Потому не заметил, как приехала ведунья из южных земель. Вчера ее еще не было – а наутро уже шла за водой, окруженная толпой женщин. Тартеша удивило ее многоцветное покрывало, расшитое колокольчиками по краям, причудливые медные браслеты и глаза, подведенные черным и алым. Но в ответ на расспросы старейшина покачал головой:
– Это Нахо, и вовсе она не чужестранка. Она мне родня и знает заговоры и травы. Жена хворает, вот Нахо и приехала, будет лечить ее.
В этот день Тартеш не ушел к реке. Бродил вдоль ограды, в полях, поджидал у колодца. Что бы ни говорил старейшина, а ведунья эта была чужой, пришлой. Почему бы не подкрасться к ней, не окутать чарами, не выспросить, зачем она здесь? Тартеш думал об этом, и сердце не осуждало его, – но люди могли осудить. Те самые люди, чьи души еще недавно казались родными.
Он хотел подстеречь ее, но Нахо не знала одиночества. Вокруг нее вечно были женщины: старухи, хозяйки со сворами детей, юные девушки. Все они говорили наперебой, смеялись, рассказывали, спрашивали совета. Ведунья шла среди них, таинственная, как дух гор, и, когда начинала говорить, женщины смолкали, жадно ловили каждое слово.
Тартеш вслушивался издалека, но разговоры шли лишь о травах, о предстоящих родах, болезни скота, очистительных обрядах. Однажды Нахо вдруг обернулась, встретилась с ним взглядом и усмехнулась, словно говоря: «Я знаю, что ты здесь».
Поздно вечером, зачаровав собак, чтобы не подняли шум, Тартеш подобрался к дому старейшины, замер, прижавшись к толстой беленой стене. Серп истаял еще прошлой ночью, и теперь на деревню опустилась темнота, глубокая и древняя, пронизанная россыпью бессчетных звезд. Млечный путь сиял в вышине, словно отраженье реки, гремевшей под обрывом. Ее отголосок был повсюду: в воздухе, в земле, в водах колодца, и громче всего – в крови Тартеша.
Смятенье и тревога отступили, успокоенные рекой.

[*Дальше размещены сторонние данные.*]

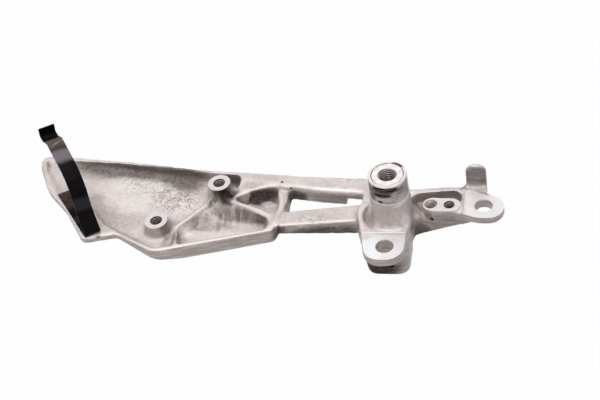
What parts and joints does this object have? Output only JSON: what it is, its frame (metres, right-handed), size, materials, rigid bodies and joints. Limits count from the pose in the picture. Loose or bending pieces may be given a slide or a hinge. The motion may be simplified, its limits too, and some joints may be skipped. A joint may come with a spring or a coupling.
{
  "type": "motorcycle footrest hanger",
  "caption": "Cast motorcycle footrest hanger: a ribbed heel plate and open arms that carry a tall threaded pivot boss and bolting lugs, with a sprung strap at the plate's corner.",
  "frame": {"origin": "on the pivot boss's axis, in the plane of the machined lug faces that bolt to the motorcycle", "axes": "+Z along the pivot boss's axis, out of the side that faces the frame; +X along the arms, away from the heel plate"},
  "size_m": [0.3155, 0.0916, 0.0851],
  "materials": {
    "cast_aluminium": "weathered raw casting, faces of the lugs and bosses machined",
    "insert_steel": "turned",
    "black_strap": "black satin"
  },
  "bodies": {
    "root": {"hanger": "cast_aluminium", "pivot_insert": "insert_steel", "wire_thread_insert": "insert_steel", "spring_strap": "black_strap", "strap_rivet": "black_strap"}
  },
  "joints": []
}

Тартеш закрыл глаза. По ту сторону стены были люди, – Тартеш чувствовал их тепло, слышал голоса. Вот ведунья, вот старейшина, его жена, старший сын… Но зачем здесь Химиш, зачем другие мужчины деревни? Почему они собрались в тесном доме, а не на улице, вокруг общего огня? Они не говорили – шептали, но с каждым мигом речь становилась все разборчивей, старейшина спрашивал, Нахо отвечала.
– …первый день луны, лучшее время...
– …все приготовили, как ты велела…
– …не бойтесь, будет в вашей власти…
Протяжно ухнула сова, и Тартеш отпрянул от стены. Не ведунья ли следит за ним глазами птиц? Ступая неслышно, он пошел прочь от дома старейшины, на берег. Вода гремела, как прежде, но уже не могла унять его страх, лишь вторила тревоге.
Здесь он провел всю ночь, весь следующий день. Спал на камнях: сперва сны были пропитаны страхом, отголосками жизни деревни, шепотом ведуньи, но потом пришло другое видение, обширное и бездонное.
В этом сне он был с отцом. Они шагали, по колено в воде. Широкая, спокойная река была их дорогой, а вокруг расстилался мир, незнакомый и прекрасный. Пологие холмы, выгоревшее от жары небо, солнце сияющее в каждом вдохе. Отец рассказывал что-то, а Тартеш кивал и смеялся.
Проснувшись, он долго сидел в оцепенении. Смотрел, как шипит вода в водоворотах, как брызги вспыхивают в солнечных лучах. Сон медленно отступал, но мысли не прояснялись. Звуки, доносившиеся из деревни, казались далекими и тусклыми. Тартеш не знал, что делать.